The willing violation of privacy

It is a very "in" thing these days to be a member of as many online communities as possible. You join, fill up a profile about yourself, put up as many photos of yourself, and add everyone you know who's also a member of that website as your "friend". So within about a week of joining, the whole world knows you some 60-odd friends. The interesting thing about these websites is that people you had completely lost touch with suddenly reappear in your life and add you as their friends. So it's all very exciting and lots of messages going back and forth about how looooooooooooooooong it's been and how grrrrrrrrrrrrrrrrrrrrrrrrrrrrrrrrrrrrrrrreat it is to hear from you again and what is up with you these days and blah, blah, blah!!! After about four-five such messages, silence re-emerges, and you simply occasionally visit each other's profile, and pat yourselves on the back about how many people you're in touch with.

I have never seen the point of these websites. Yes, they occasionally lead to a real reconnection between long-lost friends, and yes they can be fun at times (and very amusing at others for some!!!), but for the most part, it seems to be a kind of security blanket (in a friend's words - copyrights must be respected) to say that you know what a 101 people are doing. I know what most of former classmates are doing today thanks to these websites, but I wouldn't say I'm in touch with any of them. Knowing where a person is does not amount to keeping in touch in my book.
The latest craze is a website called Orkut. This has gone one step forward. It has the concept of "scrapbooks" wherein you can leave messages for people in a way that the whole world can read them. Now, maybe I'm a neurotically private person, who doesn't really like the whole world to know what I'm upto, but I honestly do find the whole concept of scraps quite absurd.

I was talking to a friend on the phone the other night.
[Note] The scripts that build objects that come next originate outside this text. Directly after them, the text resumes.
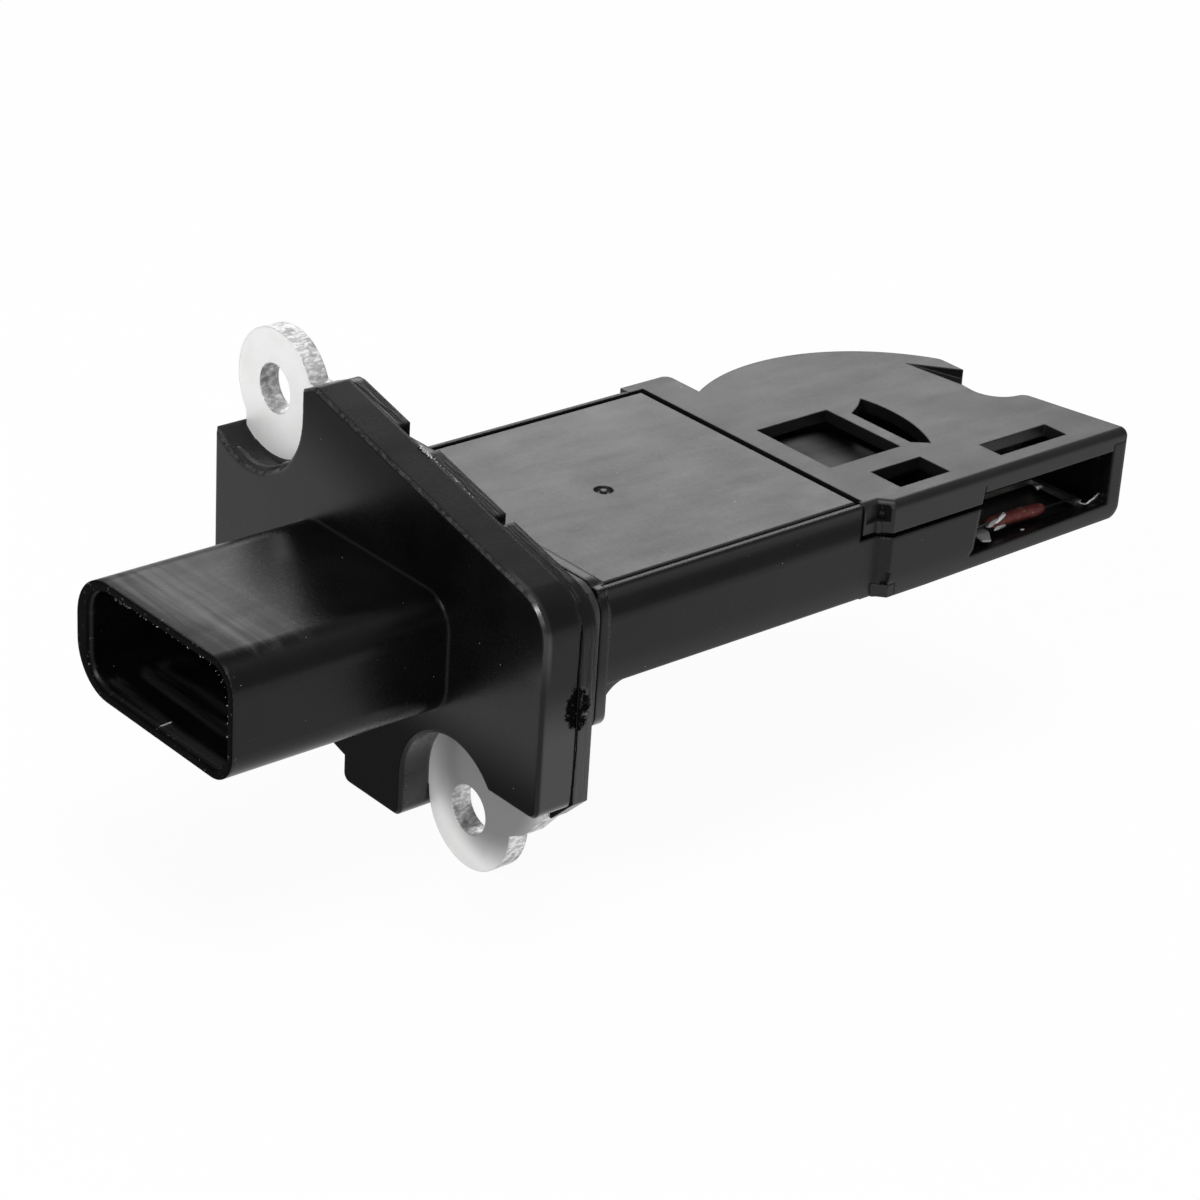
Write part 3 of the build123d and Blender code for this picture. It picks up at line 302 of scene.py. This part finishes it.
def plain_metal(name, colour, rough, grain_size=0.5):
    """Drawn or plated metal with fine lines along X and dull patches."""
    f = Finish(name)
    lines = f.noise(grain_size, detail=4, stretch=(0.08, 1, 1))
    patches = f.noise(2.0, detail=3)
    tint = f.blend(patches.ramp(0.3, 0.7), colour, tuple(c * 0.78 for c in colour[:3]) + (1.0,))
    normal = f.bump(lines, 0.006, f.soft_edges(0.06))
    roughness = lines * 0.14 + patches * 0.12 + rough - 0.1
    return f.surface(Base_Color=tint, Metallic=1.0, Roughness=roughness, Normal=normal)


def rubber():
    """Black rubber with a dusty bloom."""
    f = Finish("seal_rubber")
    bloom = f.noise(1.4, detail=5)
    pores = f.noise(0.2, detail=3)
    colour = f.blend(bloom.ramp(0.4, 0.75), grey(0.012), grey(0.035))
    normal = f.bump(pores, 0.01, f.soft_edges(0.2))
    return f.surface(Base_Color=colour, Roughness=bloom * 0.2 + 0.38, Normal=normal)


def ceramic(name, base, mark, line_size):
    """Fired ceramic with faint printed tracks and pits."""
    f = Finish(name)
    tracks = f.node("ShaderNodeTexBrick", inputs={"Vector": f.place, "Scale": PER_METRE / line_size,
                                                  "Color1": base, "Color2": base, "Mortar": mark,
                                                  "Mortar Size": 0.06, "Mortar Smooth": 0.2})
    pits = f.noise(0.3, detail=4)
    colour = f.blend(pits.ramp(0.55, 0.8) * 0.25, tracks, mark)
    return f.surface(Base_Color=colour, Roughness=pits * 0.2 + 0.3, Normal=f.bump(pits, 0.01))


def glazed(name, dark, light, size):
    """Glass coating with mottled colour."""
    f = Finish(name)
    mottle = f.noise(size, detail=5, roughness=0.65)
    colour = f.blend(mottle.ramp(0.42, 0.62), dark, light)
    return f.surface(Base_Color=colour, Roughness=mottle * 0.12 + 0.14, Coat_Weight=0.6,
                     Normal=f.bump(mottle, 0.04))


# Ends of the bead's glass and of its wire, in millimetres
BEAD_START = (49.7, -14.7, -2.05)
BEAD_STOP = (57.8, -14.6, -2.45)
WIRE_START = (47.2, -14.75, -2.2)
WIRE_STOP = (62.3, -14.6, -2.5)
WIRE_R = 0.13
BEAD_STEPS = 24


def red_bead():
    """Dark red glass with rubbed grey patches, on a bare wire."""
    f = Finish("bead_glass")
    x = f.axes()[0]
    mottle = f.noise(1.1, detail=5, roughness=0.65)
    pits = f.noise(0.25, detail=3)
    glass = f.blend(mottle.ramp(0.35, 0.6), (0.09, 0.018, 0.016, 1), (0.15, 0.035, 0.03, 1))
    rubbed = f.noise(1.1, detail=3).ramp(0.57, 0.61) * x.ramp(53.4, 54.4)
    speckled = f.blend(pits.ramp(0.62, 0.68) * 0.8, glass, grey(0.01))
    worn = f.blend(rubbed, speckled, grey(0.22))
    start_x, stop_x = BEAD_START[0], BEAD_STOP[0]
    wire = x.ramp(start_x + 0.1, start_x - 0.1).most(x.ramp(stop_x - 0.1, stop_x + 0.1))
    colour = f.blend(wire, worn, grey(0.06, 0.02))
    return f.surface(Base_Color=colour, Metallic=wire, Roughness=mottle * 0.15 + 0.4,
                     Specular_IOR_Level=0.25, Normal=f.bump(mottle, 0.04))


def silicone():
    f = Finish("lid_sealant")
    skin = f.noise(0.8, detail=4)
    colour = f.blend(skin.ramp(0.3, 0.7), grey(0.16), grey(0.24))
    return f.surface(Base_Color=colour, Roughness=skin * 0.2 + 0.35, Normal=f.bump(skin, 0.05))


def dress(node, material):
    """Give a CAD node its finish."""
    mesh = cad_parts[node].data
    mesh.materials.clear()
    mesh.materials.append(material)


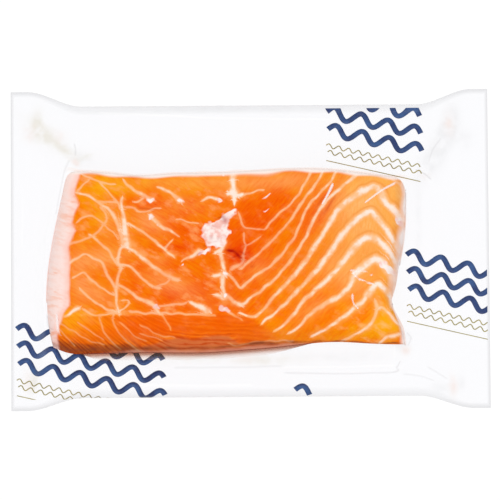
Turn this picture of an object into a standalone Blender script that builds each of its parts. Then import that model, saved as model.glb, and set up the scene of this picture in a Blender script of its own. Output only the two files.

Now he happens to be someone who is a hardcore fan of these websites. He mentioned how he met an school friend some days back, someone who he hasn't spoken to in years, yet someone who knows every detail of what's going on in his life and vice versa, simply because they've been reading up each other's scraps. I tried pointing out that such a thing isn't exactly something to be kicked about, but he thinks it's quite cool for whatever reason. Well, gee I'm sorry, but I don't get it.

How is it cool to have someone who you haven't spoken to in years know every little detail about your life?!? Some former schoolmates of mine added me as their "friends" on Orkut; I accepted out of politeness. These people are now scrapping me asking me about what's going on in my life, as well as sending me Friendship Day scraps. The best part about this? Not once in our eight years of being in the same school did we ever exchange words. I'm sorry, but I don't get it.

Something happened to me a couple of months back that was probably the best news I had received in a long, long time. Not wanting the whole freaking world to know about it, I emailed four-five people about it because I felt they deserved to know. Two replied very nicely, while the other two simply scrapped me back. I'm sorry, but I don't get it.

I don't get how you can let the whole world know what's happening in your life. I don't get how you can let everyone read your conversations with anyone. I don't get how you can scrap someone who has emailed you about something quite personal. I do realise that not everyone likes to keep things as private as I do, and I respect that. But this latest fad seems to be encouraging a complete lack of privacy for anyone and everyone, and I'm sorry, but I don't get how that can be considered so highly wonderful.